Mitznah, leader of the Labor Party, is stubbornly refusing. It's easy to see why; Labor activists see rejoining Sharon in government as the kiss of death for the traditional party of peace, because such coalitions typically agree to avoid taking positions in the areas that most sharply divide their members — and in the case of Labor and Likud, those differences run to the fundamentals of what is required for peace with the Palestinians. Mitznah took over party leadership from former defense minister Benjamin Ben Eliezer precisely because Labor had lost its independent identity while serving as the junior partner in Sharon's security-oriented coalition. Mitznah campaigned on calls for reviving political dialogue with the Palestinians where it left off at the start of the current intifada, and moving quickly to evacuate Gaza and much of the West Bank. He knew these positions would not win a majority of voters this time around, but he was campaigning with the next election in mind — and in that spirit, he made a campaign promise to stay out of the suffocating clutch of a Sharon unity government.

So why is Sharon denying his own base in order to draw a party of reluctant doves who differ sharply with his policies into a national unity government? The answer may lie in the fact that the unspoken coalition-partner of any Israeli government is the President of the United States — the ally whose requests Israel cannot afford to ignore and whose red lines it cannot afford to cross. Sharon, of course, has no worries on that front — at least for now. He has achieved a unity of purpose with the Bush administration that few had thought possible when he was first elected two years ago, and his popularity among Israeli voters is in no small part a product of his ability to successfully manage the relationship with Washington at the same time as implementing a hard line against the Palestinian uprising.

Still, despite the Bush administration's support for Sharon and its willingness to accommodate his political needs — Washington refrained, for example, from releasing its "road map" for peace before the Israeli election specifically in order to avoid putting pressure on Sharon — the wider U.S. interests in the Middle East and beyond inevitably put Washington into conflict with Sharon's political base, even if not necessarily with the prime minister himself. The U.S. has, for example, insisted that Israel refrain from expelling Palestinian leader Yasser Arafat from the occupied territories — a demand popular among Likud supporters, and even more so among the parties of the far right. The U.S. has also signaled its intention to press for a settlement freeze in those territories as part of a future peace effort, another position not shared by Sharon's base. And the Likud party voted last May (against Sharon's wishes) to reaffirm as party policy the rejection of any Palestinian state between the Jordan River and the Mediterranean Sea — a fundamental objective of U.S. policy.

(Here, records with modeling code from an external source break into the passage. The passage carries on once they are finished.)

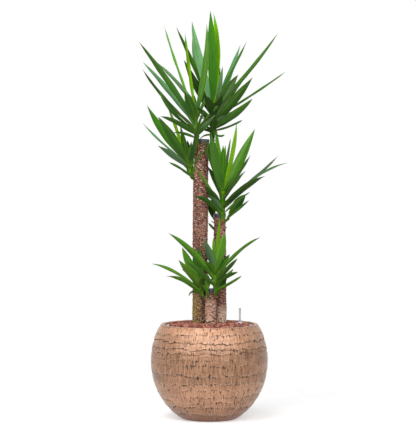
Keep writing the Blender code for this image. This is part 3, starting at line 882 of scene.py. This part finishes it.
def layer_rows(k, top, bottom, turn):
    """Rows of (radius, height, marks) down a glaze layer, with its step and its crack."""
    _, strength, stand_out, light = LAYERS[k]
    first, last = k == 0, k == len(LAYERS) - 1
    zero = np.zeros_like(turn)
    broken = layer_waves(CRACK_WAVES, k, turn)
    crack = smooth_step(*(value - CRACK_STRENGTH * strength for value in CRACK_OPENS), broken) * (1 - first)
    crack = crack * smooth_step(-0.45, 0.10, layer_waves(GAP_WAVES, k, turn))
    light = light + layer_waves(LIGHT_WAVES, k, turn)
    reach = CRACK_REACH[0] + CRACK_REACH[1] * smooth_step(0.1, 0.9, layer_waves(REACH_WAVES, k, turn))
    ledge = 0 if first else LAYER_LEDGE
    rows = []
    for share in LAYER_ROWS:
        height = top - ledge - (top - ledge - bottom) * share
        step = -LAYER_STEP * stand_out * (1 - share) ** 1.6
        wave = lattice_noise(500 + k, turn, zero + share, 34, 3) * SWELL
        ripple = lattice_noise(550 + k, turn, zero + share * 0.5, 150, 2) * RIPPLE
        wave = wave + ripple * smooth_step(0.2, 0.95, share)
        # The crack, cut into the glaze and painted dark, the dark being partly painted shade under the layer
        # above
        under = smooth_step(1.0, 0.45, share / reach) * crack
        if last:
            step, wave = step * (1 - share), wave * (1 - share)
        if first:
            wave = wave * share
        radius = globe_radius(height) + step + wave - under * CRACK_DEPTH
        # Painted highlight along the layer's lower edge, stronger where the glaze bulges out
        lip = smooth_step(0.78, 1.0, share) * (1 - last) * (0.4 + 0.6 * smooth_step(-0.0004, 0.0005, wave))
        near = zero + max(smooth_step(0.30, 0.0, share), smooth_step(0.8, 1.0, share))
        marks = [under, smooth_step(*RED_FOOT, height), lip, near, light]
        rows.append((radius, height, np.stack(marks, axis=-1)))
    return rows


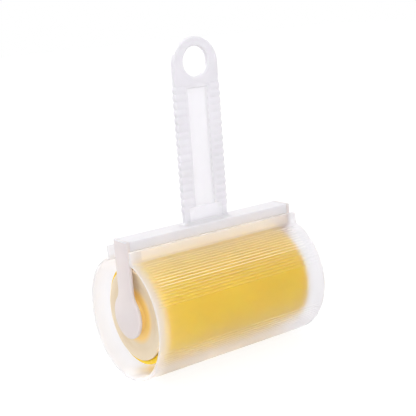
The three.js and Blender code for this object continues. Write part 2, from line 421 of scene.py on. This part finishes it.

Despite his popularity and the scale of his mandate, Sharon finds himself unable to fulfill many of the wishes of his most fervent supporters, but not because of a lack of parliamentary support. That trend may even intensify if the Bush administration finds itself needing greater Arab support to manage the complex and dangerous task of occupying a post-Saddam Iraq.

Having the Labor Party as a coalition partner rather than right-wing and religious parties even more hard-line than Likud therefore gives Sharon the domestic political cover to make decisions unpopular with his own base but necessary for his ties with Washington. Indeed, Mitznah's presence in the government would make managing the relationship easier for the Bush administration too by offsetting any domestic pressure in the U.S. against restraining Israel's more hard-line instincts — better to have the Israeli government drawing its own red lines by virtue of a coalition agreement than imposing those red lines from without.

Sharon's aides have vowed that the prime minister will make Mitznah an offer he can't refuse, believing that pressure from the party's base and the state of crisis-alert brought on by the prospect of U.S. action in Iraq will force Labor into a coalition. Ironically, the dovish party's presence in government has been made more important precisely because of the strength of Sharon's mandate from the Right, which the prime minister will want to dilute somewhat in order to pursue his own version of a peace plan with his more potent coalition partner in the White House.